И еще один, уже как бы закадровый, сюжет этой книги, связанный с фигурой самого рассказчика, — сюжет превращения европейского (русского) еврея в израильтянина, то есть человека, остающегося западным по ментальности, но при этом обретающего здесь еще и черты человека Востока. В отношениях с арабами Тавгер, судя по его тексту, не был отягощен излишней политкорректностью, человек он был своевольный, инициативный, еврей упэртый. Но при этом, не изменяя себе, почти всегда находил общий язык с арабами. Даже в самых экстремальных ситуациях. В книге есть описание волнений в Хевроне, когда арабы поджигали и разбрасывали на улицах старые покрышки, блокируя автомобильное движение. Тавгер останавливал попадавшихся ему на улицах арабов и требовал убрать с проезжей части горящие покрышки. И — странно — ему подчинялись. И не потому, что так уж сильно боялись. В конце концов, могли и камень бросить, и палкой рубануть, да просто стрельнуть. Но тут было другое — тональность его приказаний: Тавгер апеллировал к древним восточным законам общежития на этой земле. И в этом отношении Тавгера к арабу, пусть и, так сказать, «ситуативному врагу», но — равному себе, гораздо больше уважения к человеческому достоинству, нежели у нынешних европейских правозащитников, призывающих к защите «братьев наших меньших» — «беспомощных, замордованных еврейскими агрессорами палестинцев». Их интеллигентская жалостливость и апломб спасителей должны быть более оскорбительными для араба, нежели яростное противостояние им Тавгера. И, как свидетельствует его книга, были арабы, которые это понимали и признавали.

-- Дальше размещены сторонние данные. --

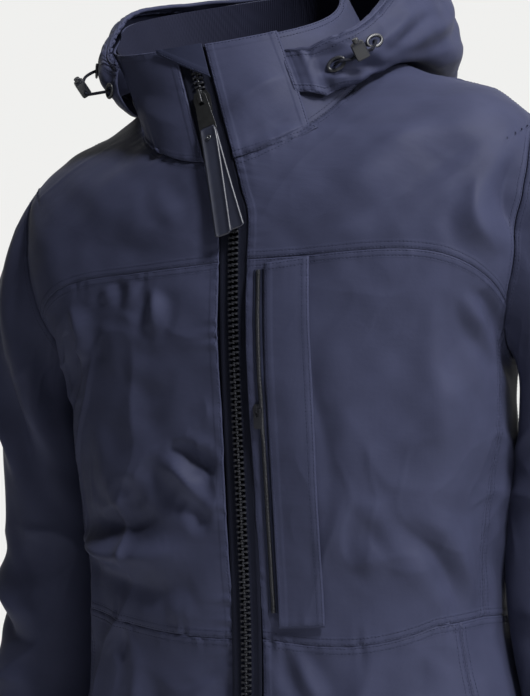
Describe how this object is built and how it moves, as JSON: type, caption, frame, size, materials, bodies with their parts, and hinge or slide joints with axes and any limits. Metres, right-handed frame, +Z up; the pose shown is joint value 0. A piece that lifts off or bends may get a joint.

Древняя синагога, восстановленная Тавгером, сегодня утоплена в квартале тесно сгрудившихся зданий — зданий, как бы даже щеголяющих основательностью постройки, чистотой, опрятностью, теми же цветочными горшками, свисающими из окон. И уже в самом уровне этого строительства новенького еврейского квартала присутствует своеобразный поселенческий пафос: мы здесь не только в «караваничках» живем; нет, мы здесь не временные, мы здесь — дома.